If you enter FL050, the helper shows 5,000 feet and 1,524 metres. If you enter 3,048 metres, it comes back as FL100 and 10,000 feet. If you enter 35,000 feet, it lands on FL350 and roughly 10,668 metres.

Those examples are enough for aviation homework, briefing prep, or a quick comparison between feet and metres. They are also enough to answer search phrases like flight level 350 in feet, how many feet is FL100, or how to convert metres to flight levels.

What this comparison does not mean

This calculator does not compute pressure altitude from live atmospheric inputs and does not determine legal or safe flight levels for a real operation.

It also does not model temporary changes in weather, wind, or temperature because the page is built as a converter and briefing aid rather than a flight-planning engine.

That boundary keeps the result trustworthy. The page remains useful for learning and cross-checking, but it should not be treated as an operational clearance tool.

Frequently asked questions

What does FL350 mean?

FL350 means flight level 350, which corresponds to 35,000 feet under the standard-pressure flight-level convention.

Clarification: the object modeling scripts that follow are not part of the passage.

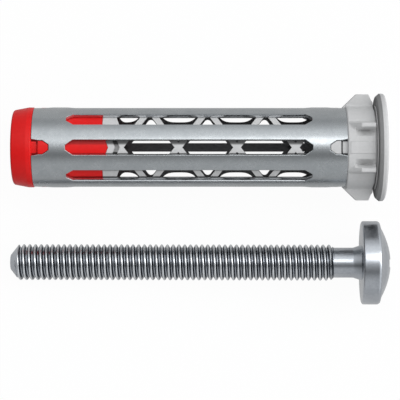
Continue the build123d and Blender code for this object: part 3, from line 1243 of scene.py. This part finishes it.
# Screw: rolled thread made by rule, shank and domed head with a cross recess
screw = {
    "crest": 2.5,
    "root": 2.05,
    "pitch": 0.8,
    "length": 48.65,
    "point": 1.15,
    "pointRadius": 1.05,
    "rowsPerTurn": 20,
    "segments": 60,
    "shankRadius": 2.07,
    "shankLength": 2.63,
    "shankOverlap": 0.15,
    "neckRadius": 2.45,
    "neckLength": 1.14,
    "neckHollow": 0.6,
    "neckFillet": 0.05,
    "runOut": 0.5,
    "headRadius": 5.76,
    "rim": 2.38,
    "dome": 1.65,
    "lowerEdge": 0.3,
    "upperEdge": 0.5,
    "crownAim": 0.8,
    "crownInset": 0.75,
    "crownRows": 10,
    "recessReach": 4.8,
    "recessWidth": 1.19,
    "recessDepth": 2.4,
    "recessOver": 0.2,
    "footReach": 2.2,
    "footWidth": 0.8,
}
# the thread's profile over half a pitch from root to crest, the shares of its depth from
# which it gets painted shade and painted highlight, and what the grid needs
thread = {
    "flank": (0.1, 0.5),
    "flankRise": 0.615,
    "paintedShadeFrom": 0.08,
    "paintedHighlightFrom": 0.80,
    "spareTurns": 4.0,
    "startTurns": 1.5,
    "foldTurns": 0.9,
    "phaseNudge": 0.001,
    "merge": 0.0005,
}
threadTop = -(screw["neckLength"] + screw["shankLength"])
threadLength = screw["length"] + threadTop
threadMiddle = threadTop - (threadLength - screw["point"]) / 2
screwPlace = lyingPlace("screw_thread", threadMiddle, -1)

threadTree = treeOf(
    "rolledThread",
    "GeometryNodeTree",
    {
        "Rod": "Geometry",
        "Crest Radius": 2.5,
        "Root Radius": 2.0,
        "Pitch": 0.8,
        "Low End": -48.1,
        "High End": -3.8,
        "Point": 0.9,
        "Point Radius": 1.9,
        "Run Out": 0.5,
        "Segments": 72,
        "Rows Per Turn": 14,
        "Material": "Material",
        "Flank Material": "Material",
        "Crest Material": "Material",
    },
    {"Screw": "Geometry"},
)
threadIn = addNode(threadTree, "NodeGroupInput").outputs
pitchValue = threadIn["Pitch"]
lowEnd, highEnd = threadIn["Low End"], threadIn["High End"]
crestValue, rootValue = threadIn["Crest Radius"], threadIn["Root Radius"]
# a flat grid, one turn wide, with whole turns and spare ones past both ends
turnCount = calc(threadTree, "SUBTRACT", highEnd, lowEnd)
turnCount = calc(threadTree, "CEIL", calc(threadTree, "DIVIDE", turnCount, pitchValue))
turnCount = calc(threadTree, "ADD", turnCount, thread["spareTurns"])
gridLength = calc(threadTree, "MULTIPLY", turnCount, pitchValue)
rowCount = calc(threadTree, "MULTIPLY", turnCount, threadIn["Rows Per Turn"])
rowCount = calc(threadTree, "ADD", rowCount, 1.0)
columnCount = calc(threadTree, "ADD", threadIn["Segments"], 1.0)
grid = addNode(threadTree, "GeometryNodeMeshGrid",
               {"Size X": 2 * pi, "Size Y": gridLength, "Vertices X": columnCount,
                "Vertices Y": rowCount})
gridPlace = addNode(threadTree, "GeometryNodeInputPosition")
gridParts = addNode(threadTree, "ShaderNodeSeparateXYZ", {"Vector": gridPlace}).outputs
spin = gridParts["X"]
halfLength = calc(threadTree, "MULTIPLY", gridLength, 0.5)
row = calc(threadTree, "ADD", gridParts["Y"], halfLength)
# the grid leans by one pitch a turn, so each row of points follows the helix
leaned = calc(threadTree, "MULTIPLY", calc(threadTree, "DIVIDE", spin, 2 * pi), pitchValue)
below = calc(threadTree, "MULTIPLY", pitchValue, thread["startTurns"])
height = calc(threadTree, "ADD", calc(threadTree, "ADD", row, leaned), lowEnd)
height = calc(threadTree, "SUBTRACT", height, below)
phase = calc(threadTree, "DIVIDE", row, pitchValue)
phase = calc(threadTree, "FRACT", calc(threadTree, "ADD", phase, thread["phaseNudge"]))
# 0 at the root and 1 at the crest: a flat root, a straight flank and a rounded crest
wedge = calc(threadTree, "SUBTRACT", calc(threadTree, "MULTIPLY", phase, 2.0), 1.0)
wedge = calc(threadTree, "ABSOLUTE", wedge)
flankRise = rampNode(threadTree, wedge, thread["flank"], 0.0, thread["flankRise"])
crestShare = rampNode(threadTree, wedge, (1.0, thread["flank"][1]), 0.0, 1.0)
crestDrop = calc(threadTree, "MULTIPLY", crestShare, crestShare)
crestRise = calc(threadTree, "SUBTRACT", 1.0, crestDrop)
crestRise = calc(threadTree, "MULTIPLY", crestRise, 1 - thread["flankRise"])
profile = calc(threadTree, "ADD", flankRise, crestRise)
depth = calc(threadTree, "SUBTRACT", crestValue, rootValue)
threadRadius = calc(threadTree, "ADD", calc(threadTree, "MULTIPLY", profile, depth), rootValue)
# the point's cone caps the crests, and the thread runs out into the shank
overLow = calc(threadTree, "SUBTRACT", height, lowEnd)
underHigh = calc(threadTree, "SUBTRACT", highEnd, height)
pointCap = rampNode(threadTree, overLow, (0.0, threadIn["Point"]),
                    threadIn["Point Radius"], crestValue)
runOutCap = rampNode(threadTree, underHigh, (0.0, threadIn["Run Out"]),
                     rootValue, crestValue)
capped = calc(threadTree, "MINIMUM", threadRadius, pointCap)
capped = calc(threadTree, "MINIMUM", capped, runOutCap)
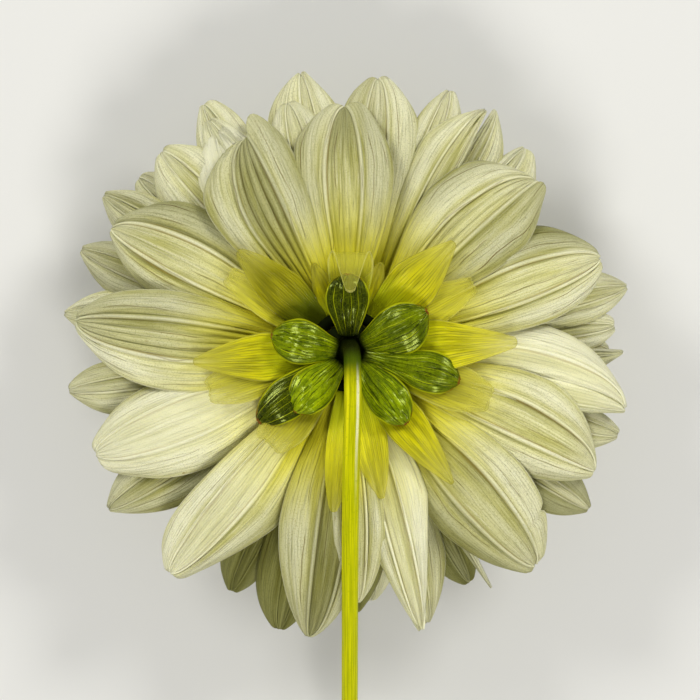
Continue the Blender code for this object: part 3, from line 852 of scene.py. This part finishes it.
outerBracts = {
    "thickness": 0.9, "grid": (40, 30), "root": (3.1, 36.0), "bellyShare": 0.5, "bellyHeight": 41.0,
    "tipHeight": 39.0, "shadow": 0.0, "rootShade": 0.0, "valleys": (0.0, 0.0), "ribHeight": 0.0,
    "ribShare": 0.34, "end": 0.06, "cup": 0.32,
    "form": {
        "rootShare": 0.42, "droop": 0.8, "lobe": 0.0, "middle": 0.0, "fine": 0.0, "wave": 0.0, "notch": 0.0,
    },
    # raised veins: place across, width and share of the height; then the heights of veins and lumps
    "veins": ((0.0, 0.06, 1.0), (0.34, 0.05, 0.6), (0.66, 0.05, 0.6), (0.94, 0.06, 0.8)),
    "veinHeight": 0.26, "lumpHeight": 0.30,
    "collar": ((3.4, 36.0), (5.9, 36.0), (5.9, 35.3), (3.4, 35.3)), "collarSteps": 48,
    # tip angle, reach, lift, turn of the root, left and right half width, widest, fullness, tone as painted
    # light and shade, changes
    "bracts": [
        (91, 16.4, 0.3, 0, 4.5, 4.2, 0.60, 2.0, 1.0, {}),
        (27, 18.6, 0.9, 0, 4.3, 6.2, 0.56, 1.7, 0.58, {}),
        (344.5, 24.2, -0.2, 4, 4.6, 3.8, 0.72, 1.8, 0.50, {"widen": 3.0, "rootShare": 0.32}),
        (308.5, 19.6, 0.6, 3, 4.5, 4.0, 0.60, 1.8, 0.10, {}),
        (228, 17.2, 0.8, -3, 4.0, 4.8, 0.58, 1.8, -0.15, {}),
        (218, 24.4, -0.4, -8, 4.0, 4.4, 0.62, 1.7, 1.2, {}),
        (169, 16.7, 0.5, -6, 4.5, 4.5, 0.55, 1.8, 0.35, {"root": (2.4, 36.2)}),
    ],
}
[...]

It is shorthand for a constant-pressure surface, not a guarantee of geometric altitude in every real-world condition.

How many feet is FL100?

FL100 is 10,000 feet. Under the standard-pressure convention, one flight level equals one hundred feet.

How high is FL300 or FL500?

FL300 is 30,000 feet, or 9,144 metres. FL500 is 50,000 feet, or 15,240 metres. Both are standard-pressure flight-level equivalents, so they are useful for conversion and briefing checks rather than live clearance decisions.

Is a flight level the same as altitude?

Not exactly. A flight level is a pressure-based shorthand that refers to a standard-pressure surface, while altitude is a geometric height above a reference surface.

Why does the page warn about standard pressure?

Because flight levels are pressure-based. Actual operational use depends on the current altimeter setting and the transition altitude or transition level published for the airspace.

Can I convert metres to flight levels?

Yes. Enter metres and the helper converts through the exact foot relationship before expressing the equivalent flight level under standard pressure.

What is RVSM and does it change the result?

RVSM is a separation standard used in certain altitude bands, not a different unit conversion. It changes operational context, but it does not change the feet, metres, or flight-level math.

What is the difference between transition altitude and transition level?

The transition altitude is the altitude where aircraft stop using the local pressure reference and switch toward standard pressure; the transition level is the lowest usable flight level above that transition. Both vary by airspace.

Can I use this for pressure altitude?

No. The helper is a conversion and briefing aid only. It does not compute pressure altitude from live atmospheric inputs.

Why does weather not change the conversion result?

Because the helper converts between fixed units and a standard-pressure convention. Weather affects real-world altitude assignment and performance, but not the unit relationship itself.